O fantasma do maracanaço, citado nas últimas semanas por personalidades como o ex-presidente Luiz Inácio Lula da Silva e o rei Pelé, continua sendo tema de documentários, propagandas e suplementos especiais de jornais. O jogador mais veterano da seleção, o goleiro Julio César (34 anos), foi perguntado ontem sobre se tem a intenção de fazer alguma homenagem ao seu antecessor Moacir Barbosa, vilão involuntário daquela final de 1950, jamais perdoado pelo povo brasileiro por ter sofrido o segundo gol do Uruguai, e que morreu na miséria e no esquecimento 49 anos depois. “Não há uma entrevista em que não me perguntem isso”, respondeu Julio César. “Criou-se algo muito forte... Nossa posição é ingrata. As pessoas procuram esquecer, nunca falamos sobre uma homenagem, mas se houvesse a oportunidade, não haveria motivo para não fazê-la. Qualquer ser humano pode cometer uma falha.”
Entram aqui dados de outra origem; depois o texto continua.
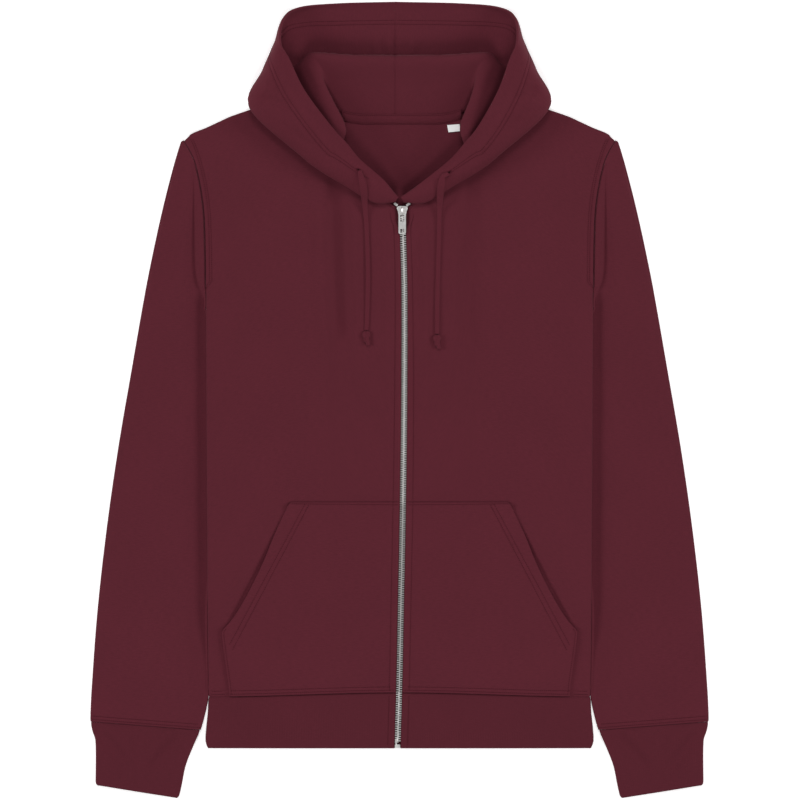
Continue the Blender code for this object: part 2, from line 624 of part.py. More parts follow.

Scolari, que há meses evita falar do maracanaço, aludiu em fevereiro àquela derrota, que ele vê de maneira “totalmente fora do comum”. “Até 1950”, disse ele, “o Brasil nunca havia chegado a uma final. Aqueles jogadores de 1950 são os precursores dos cinco títulos posteriores. Foram eles que estabeleceram as bases para nossas vitórias, e agora queremos chegar à final e recordar 1950 no Maracanã”. No entanto, ele deixou claro que prefere que essa palavra não seja mencionada na concentração da sua equipe.

Em termos estritamente futebolísticos, cabe destacar que hoje, no primeiro treino tático, Felipão formou com um 4-3-3 a mesma equipe titular que venceu a Espanha na final da Copa das Confederações, e que já avisou será “90%” a base do time titular na Copa: Julio César, Dani Alves, Thiago Silva, David Luiz e Marcelo; Luiz Gustavo, Paulinho, e Oscar; Hulk, Neymar e Fred.